Adjusted earnings per share (EPS) also beat expectations, coming in at 72 cents against a forecast of 63 cents. However, this positive headline number masked a significant year-over-year decline, as the company had delivered an adjusted EPS of $1.10 in the prior-year period.
This pattern of rising sales but falling earnings has concerned investors for several quarters. Management pointed to industry supply dynamics, lower factory utilization, and softer demand in some international markets as key factors squeezing profit margins.
The company's aggressive international expansion, which began in 2023, has faced headwinds from a slowdown in restaurant traffic abroad, compounding the pressure on its bottom line.
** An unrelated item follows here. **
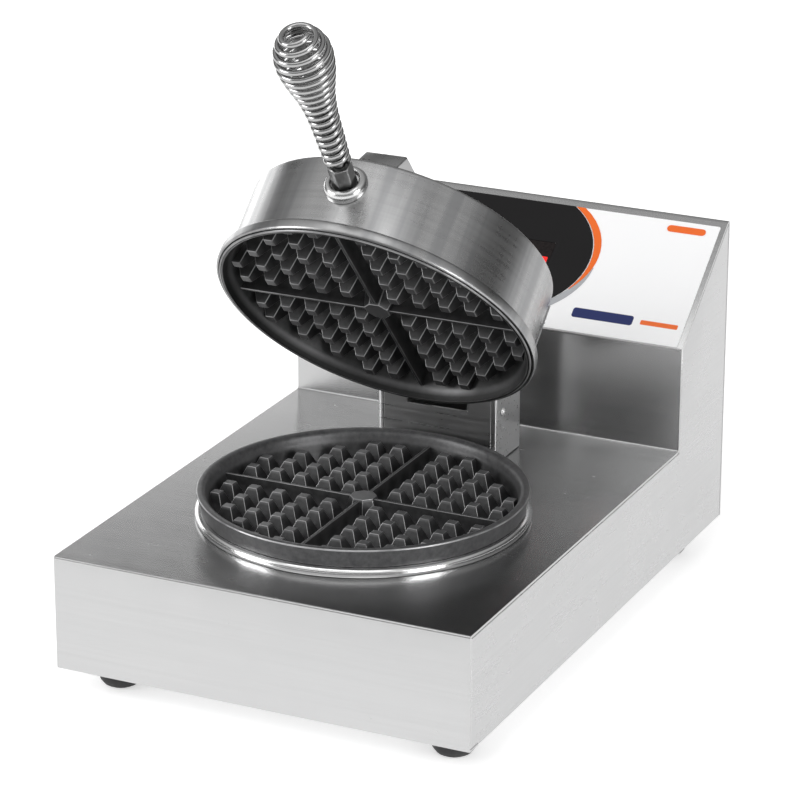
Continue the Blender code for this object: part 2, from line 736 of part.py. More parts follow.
# ---- Lid arm: a folded channel over the drum, reaching back and down to the hinge barrel ----
BARREL_R = 11.0 * MM
arm_base = DRUM_TOP_Z + SEAM
arm_outline = [
    (62.3 * MM, arm_base),
    (77.6 * MM, ARM_TOP_Z),
    (224.0 * MM, ARM_TOP_Z),
    (263.5 * MM, 143.0 * MM),
]
arm_outline += arc((HINGE_Y, HINGE_Z), BARREL_R, 35, -165, 8)
arm_outline.append((243.5 * MM, arm_base))
arm = part("lid_arm", side_prism_mesh(arm_outline, -ARM_WIDTH / 2, ARM_WIDTH / 2), STEEL, lid_pivot)
bevel(arm, 1.2 * MM, 2, 25.0)
wall = 2.0 * MM
hollow = [
    (60.0 * MM, 130.0 * MM),
    (62.3 * MM + 2.4 * MM, arm_base),
    (79.0 * MM, ARM_TOP_Z - wall),
    (223.3 * MM, ARM_TOP_Z - wall),
    (258.0 * MM, 143.6 * MM),
    (250.0 * MM, 138.0 * MM),
    (240.6 * MM, arm_base + 1.0 * MM),
    (240.6 * MM, 130.0 * MM),
]
arm_inside = side_prism_mesh(hollow, -ARM_WIDTH / 2 + wall, ARM_WIDTH / 2 - wall)
boolean(arm, helper("cut_arm", arm_inside, lid_pivot))
pin_way = rod_mesh(PIN_BORE_R, 60 * MM, 32, "X", (0.0, HINGE_Y, HINGE_Z))
boolean(arm, helper("cut_arm_bore", pin_way, lid_pivot))

# ---- Hinge tower ----
tower_low = DECK_Z + SEAM
tower = part(
    "hinge_tower",
    span_mesh((-TOWER_HALF, TOWER_FRONT, tower_low), (TOWER_HALF, TOWER_REAR, TOWER_TOP)),
    STEEL,
)
bevel(tower, 1.2 * MM, 3)
inside = span_mesh(
    (-TOWER_HALF + TOWER_SHEET, TOWER_FRONT + TOWER_SHEET, tower_low - 5 * MM),
    (TOWER_HALF - TOWER_SHEET, TOWER_REAR - TOWER_SHEET, TOWER_TOP - TOWER_SHEET),
)
boolean(tower, helper("cut_tower_inside", inside))
front_way = span_mesh(
    (-TOWER_HALF + 3.2 * MM, TOWER_FRONT - 5 * MM, tower_low - 4 * MM),
    (TOWER_HALF - 3.2 * MM, TOWER_FRONT + 3.5 * MM, TOWER_TOP - 3.2 * MM),
)
boolean(tower, helper("cut_tower_front", front_way))
slot_low = (-SLOT_HALF, TOWER_FRONT - 6 * MM, SLOT_Z)
slot_high = (SLOT_HALF, TOWER_REAR + 6 * MM, TOWER_TOP + 6 * MM)
slot_way = span_mesh(slot_low, slot_high)
slot_cut = helper("cut_tower_slot", slot_way)
boolean(tower, slot_cut)
cheek_way = rod_mesh(PIN_BORE_R, 100 * MM, 32, "X", (0.0, HINGE_Y, HINGE_Z))
boolean(tower, helper("cut_cheeks", cheek_way))
SCREW_Y = 252.7 * MM
SCREW_Z = 104.5 * MM
screw_way = rod_mesh(1.9 * MM, 100 * MM, 16, "X", (0.0, SCREW_Y, SCREW_Z))
boolean(tower, helper("cut_tower_screws", screw_way))
for name, side in (("tower_screw_left", -1), ("tower_screw_right", 1)):
    profile = [
        (0.0, 2.2 * MM),
        (1.8 * MM, 1.9 * MM),
        (2.9 * MM, 0.2 * MM),
        (1.6 * MM, 0.2 * MM),
        (1.6 * MM, -5.0 * MM),
        (0.0, -5.0 * MM),
    ]
    place = (side * TOWER_HALF, SCREW_Y, SCREW_Z)
    turned(name, profile, POLISHED, None, place, (0.0, side * math.pi / 2, 0.0), 16)

plate_half = TOWER_HALF - 3.2 * MM - SEAM
front_plate = part(
    "tower_front_plate",
    span_mesh(
        (-plate_half, TOWER_FRONT, tower_low),
        (plate_half, TOWER_FRONT + TOWER_SHEET, TOWER_TOP - 3.2 * MM - SEAM),
    ),
    STEEL,
)
boolean(front_plate, slot_cut)

hinge_pin = part(
    "hinge_pin",
    rod_mesh(PIN_R, 2 * TOWER_HALF - 0.8 * MM, 32, "X", (0.0, HINGE_Y, HINGE_Z)),
    POLISHED,
)
bevel(hinge_pin, 0.6 * MM, 1)
smooth(hinge_pin)
for name, side in (("spacer_left", -1), ("spacer_right", 1)):
    near = ARM_WIDTH / 2 + SEAM
    far = TOWER_HALF - TOWER_SHEET - SEAM
    spacer = [
        (7.0 * MM, far - near),
        (7.0 * MM, 0.0),
        (PIN_BORE_R, 0.0),
        (PIN_BORE_R, far - near),
    ]
    place = (side * near, HINGE_Y, HINGE_Z)
    turned(name, spacer, ZINC, None, place, (0.0, side * math.pi / 2, 0.0), 20, True)

# ---- Handle: ferrule, hex stand-off, rod and wire coil on one tilted axis ----
DRUM_FRONT_Y = GRID_Y - DRUM_R
handle_turn = (math.pi / 2 - HANDLE_TILT, 0.0, 0.0)
handle_root = (0.0, DRUM_FRONT_Y, HANDLE_Z)
ferrule_profile = [
    (8.4 * MM, 2.6 * MM),
    (9.2 * MM, 4.0 * MM),
    (10.4 * MM, 4.2 * MM),
    (11.9 * MM, 3.2 * MM),
    (13.0 * MM, 1.6 * MM),
    (13.2 * MM, 0.2 * MM),
    (13.2 * MM, -4.0 * MM),
    (8.4 * MM, -4.0 * MM),
]
ferrule = turned("handle_ferrule", ferrule_profile, POLISHED, lid_pivot, handle_root, handle_turn, 28, True)
drum_solid = rod_mesh(DRUM_R + 0.35 * MM, 120 * MM, 64)
drum_room = helper("cut_ferrule", drum_solid, lid_pivot, (0.0, GRID_Y, 120 * MM))
boolean(ferrule, drum_room)
rod_way = helper("cut_drum_front", rod_mesh(3.8 * MM, 24 * MM, 24), lid_pivot, handle_root, handle_turn)
boolean(lid_drum, rod_way)

hexagon = rod_mesh(7.6 * MM, 20.0 * MM, 6, "Z", (0.0, 0.0, 7.0 * MM))
handle_hex = part("handle_hex", hexagon, STEEL, lid_pivot, handle_root, handle_turn)
bevel(handle_hex, 0.6 * MM, 1)
hex_way = helper("cut_hex", rod_mesh(3.7 * MM, 60 * MM, 24), lid_pivot, handle_root, handle_turn)
boolean(handle_hex, hex_way)
boolean(handle_hex, drum_room)
rod_profile = [
    (0.0, 116.0 * MM),
    (2.2 * MM, 115.6 * MM),
    (3.2 * MM, 114.2 * MM),
    (3.2 * MM, -5.0 * MM),
    (7.5 * MM, -5.0 * MM),
    (7.5 * MM, -9.0 * MM),
    (0.0, -9.0 * MM),
]
turned("handle_rod", rod_profile, ZINC, lid_pivot, handle_root, handle_turn, 18)

COIL_SHAPE = (
    (0.00, 6.1),
    (0.16, 6.7),
    (0.36, 7.5),
    (0.51, 9.3),
    (0.65, 12.8),
    (0.74, 14.8),
    (0.81, 15.5),
    (0.86, 15.2),
    (0.91, 13.6),
    (0.96, 10.8),
    (1.00, 7.2),
)


def coil_radius(share):
    for (a, low), (b, high) in zip(COIL_SHAPE, COIL_SHAPE[1:]):
        if share <= b:
            blend = (share - a) / (b - a)
            return (low + (high - low) * blend) * MM
    return COIL_SHAPE[-1][1] * MM


meridian = [(0.0, 0.0)]
samples = 400
for i in range(1, samples + 1):
    share = i / samples
    step = math.hypot(
        (COIL_END - COIL_START) / samples,
        coil_radius(share) - coil_radius((i - 1) / samples),
    )
    meridian.append((share, meridian[-1][1] + step))
coil = bpy.data.curves.new("handle_coil", "CURVE")
coil.dimensions = "3D"
coil.bevel_depth = COIL_WIRE_R
coil.bevel_resolution = 2
coil.use_fill_caps = True
count = COIL_TURNS * COIL_POINTS
line = coil.splines.new("POLY")
line.points.add(count)
here = 0
for i in range(count + 1):
    wanted = meridian[-1][1] * i / count
    while here < samples and meridian[here][1] < wanted:
        here += 1
    share = meridian[here][0]
    radius = coil_radius(share)
    angle = math.tau * i / COIL_POINTS
    along = COIL_START + (COIL_END - COIL_START) * share
    line.points[i].co = (radius * math.cos(angle), radius * math.sin(angle), along, 1.0)
solid_curve("handle_coil", coil, CHROME, lid_pivot, handle_root, handle_turn)

# ---- Control panel on the slanted face ----
slope_turn = (SLOPE, 0.0, 0.0)
panel_gap = 0.1 * MM


def oval_half(s, centre_s, a, b):
    reach = 1.0 - ((s - centre_s) / b) ** 2
    return a * math.sqrt(reach) if reach > 0 else 0.0


def panel_piece(name, outline, n, depth, finish, holes=()):
    return part(name, prism_mesh(outline, depth, holes), finish, None, slope_place(0.0, 0.0, n), slope_turn)


key_holes = [ring_points(x, KEY_S, KEY_R + 0.4 * MM, 24) for x in KEY_X]
window_hole = rounded_box_points(WINDOW_X, WINDOW_S, WINDOW_W + 0.8 * MM, WINDOW_H + 0.8 * MM, 0.2 * MM, 1)
label_middle = (LABEL_BOTTOM + LABEL_TOP) / 2
label_outline = rounded_box_points(0.0, label_middle, 2 * LABEL_HALF, LABEL_TOP - LABEL_BOTTOM, 1.0 * MM, 2)
panel_piece("control_label", label_outline, panel_gap, LABEL_SKIN, WHITE_FILM, [*key_holes, window_hole])

oval_n = panel_gap + LABEL_SKIN + panel_gap
oval_steps = 22
oval_outline = []
for i in range(oval_steps + 1):
    turn = -math.pi / 2 + (math.pi / 2 + math.asin((LABEL_TOP - OVAL_S) / OVAL_B)) * i / oval_steps
    oval_outline.append((OVAL_X + OVAL_A * math.cos(turn), OVAL_S + OVAL_B * math.sin(turn)))
oval_outline += [(2 * OVAL_X - x, s) for x, s in reversed(oval_outline[1:])]
panel_piece("oval_panel", oval_outline, oval_n, LABEL_SKIN, BLACK_FILM, [*key_holes, window_hole])


def band(name, finish, inside, outside, low, high, count):
    """A crescent between two curves that give X for a distance up the slope."""
    levels = [low + (high - low) * i / count for i in range(count + 1)]
    outline = [(outside(s), s) for s in levels] + [(inside(s), s) for s in reversed(levels)]
    panel_piece(name, outline, oval_n, 0.2 * MM, finish)


def black_edge(s):
    return OVAL_X + oval_half(s, OVAL_S, OVAL_A, OVAL_B) + 0.7 * MM


def orange_edge(s):
    return -8.0 * MM + oval_half(s, 58.0 * MM, 66.5 * MM, 48.0 * MM)


def grey_edge(s):
    return -8.0 * MM + oval_half(s, 52.0 * MM, 66.0 * MM, 50.0 * MM)


def grey_inside(s):
    return max(black_edge(s), orange_edge(s) + 0.2 * MM)


band("accent_band", ORANGE_FILM, black_edge, orange_edge, 31.0 * MM, LABEL_TOP, 14)
band("shade_band", GREY_FILM, grey_inside, grey_edge, 7.5 * MM, 49.0 * MM, 12)
pill = rounded_box_points(108.8 * MM, 86.7 * MM, 26 * MM, 5 * MM, 2.45 * MM, 4)
panel_piece("notice_blank", pill, oval_n, 0.2 * MM, ORANGE_FILM)

window = panel_piece(
    "display_window",
    rounded_box_points(WINDOW_X, WINDOW_S, WINDOW_W, WINDOW_H, 1.0 * MM, 2),
    -2.0 * MM,
    3.0 * MM,
    RED_WINDOW,
)
bevel(window, 0.3 * MM, 1)

key_profile = [
    (0.0, 2.0 * MM),
    (3.2 * MM, 1.9 * MM),
    (4.2 * MM, 1.3 * MM),
    (KEY_R, 0.5 * MM),
    (KEY_R, -2.0 * MM),
    (6.0 * MM, -2.0 * MM),
    (6.0 * MM, -3.2 * MM),
    (0.0, -3.2 * MM),
]
for name, x in zip(("key_left", "key_middle", "key_right"), KEY_X):
    turned(name, key_profile, KEY_PLASTIC, None, slope_place(x, KEY_S, 0.0), slope_turn, 16)

# Control board behind the slanted face, with three switch bodies and a display block
board_outline = rounded_box_points(-12 * MM, 40 * MM, 110 * MM, 56 * MM, 2 * MM, 2)
board = panel_piece("control_board", board_outline, -13 * MM, 1.6 * MM, BOARD_GREEN)
blocks = [box_mesh((7 * MM, 7 * MM, 4 * MM), (x, KEY_S, 3.2 * MM)) for x in KEY_X]
blocks.append(box_mesh((70 * MM, 18 * MM, 8 * MM), (WINDOW_X, WINDOW_S, 5 * MM)))
board_top = helper("form_board_blocks", joined_mesh(blocks), None, slope_place(0.0, 0.0, -13 * MM), slope_turn)
boolean(board, board_top, "UNION")

relay_body = box_mesh((32 * MM, 28 * MM, 24 * MM), (-60 * MM, 352 * MM, 17.0 * MM))
relay = part("power_relay", relay_body, BLACK_PLASTIC)
bevel(relay, 1.2 * MM, 2)
terminal_body = box_mesh((48 * MM, 20 * MM, 16 * MM), (30 * MM, 350 * MM, 13.0 * MM))
terminal = part("terminal_block", terminal_body, BLACK_PLASTIC)
bevel(terminal, 0.8 * MM, 1)
terminal_holes = [
    rod_mesh(2.0 * MM, 10 * MM, 10, "Z", (x * MM, 350 * MM, 22 * MM)) for x in (15, 25, 35, 45)
]
boolean(terminal, helper("cut_terminals", joined_mesh(terminal_holes)))
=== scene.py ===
"""Looks for the round waffle baker: refined copies of the CAD nodes, procedural materials, studio."""

import json
import math

import bmesh
import bpy
from mathutils import Matrix, Vector

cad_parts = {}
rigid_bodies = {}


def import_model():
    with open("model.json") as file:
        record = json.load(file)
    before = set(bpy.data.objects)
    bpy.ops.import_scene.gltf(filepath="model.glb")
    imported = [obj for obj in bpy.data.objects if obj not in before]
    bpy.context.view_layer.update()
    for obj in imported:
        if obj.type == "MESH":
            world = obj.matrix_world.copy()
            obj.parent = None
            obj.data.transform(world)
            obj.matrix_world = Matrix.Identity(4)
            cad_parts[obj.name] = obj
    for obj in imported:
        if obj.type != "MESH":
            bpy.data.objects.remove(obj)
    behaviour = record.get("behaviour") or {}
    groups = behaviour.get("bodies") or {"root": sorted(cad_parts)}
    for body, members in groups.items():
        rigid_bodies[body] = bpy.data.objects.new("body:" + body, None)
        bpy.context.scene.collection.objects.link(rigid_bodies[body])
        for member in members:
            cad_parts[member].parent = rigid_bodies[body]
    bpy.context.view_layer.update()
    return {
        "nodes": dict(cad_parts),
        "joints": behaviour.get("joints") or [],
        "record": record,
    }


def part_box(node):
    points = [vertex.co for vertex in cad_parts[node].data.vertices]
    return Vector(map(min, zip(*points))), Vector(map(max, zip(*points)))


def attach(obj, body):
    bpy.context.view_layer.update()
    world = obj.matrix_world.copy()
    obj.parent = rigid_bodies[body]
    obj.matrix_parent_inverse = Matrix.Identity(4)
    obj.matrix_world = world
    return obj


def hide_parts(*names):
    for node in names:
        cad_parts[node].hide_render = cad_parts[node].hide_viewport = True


MM = 0.001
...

In response, Lamb Weston launched a 'Focus to Win' initiative aimed at cutting costs by over $250 million, a target it expects to exceed this fiscal year.
Why the Market's Reaction Creates a Contrarian Opportunity
For investors, the core issue is whether the current margin pressure is a temporary challenge or a lasting problem. The post-earnings stock slide reflects fear that weak profitability could persist, which is a valid concern for any business.
However, several underappreciated factors suggest a potential path to recovery. A major tailwind is forming at the farm level: the company expects North American potato costs to decline slightly in 2026, with European raw potato costs potentially falling by a mid-teen percentage. These lower input costs, which will flow through in fiscal 2027, could be a powerful catalyst for margin expansion.
Financially, the company is demonstrating discipline. It has generated $339 million in free cash flow year-to-date and reduced its capital expenditure budget by $100 million. This strengthens its balance sheet and supports its growing dividend, which has increased for nine consecutive years and now yields 3.9%.
Bobby Insight

LW stock presents a compelling buy opportunity for value-oriented investors willing to look past near-term volatility.
The market is overly focused on transient margin compression, ignoring the company's revenue resilience, impending cost tailwinds, and strong cash generation. With a high dividend yield and significant analyst upside, the risk/reward is attractive.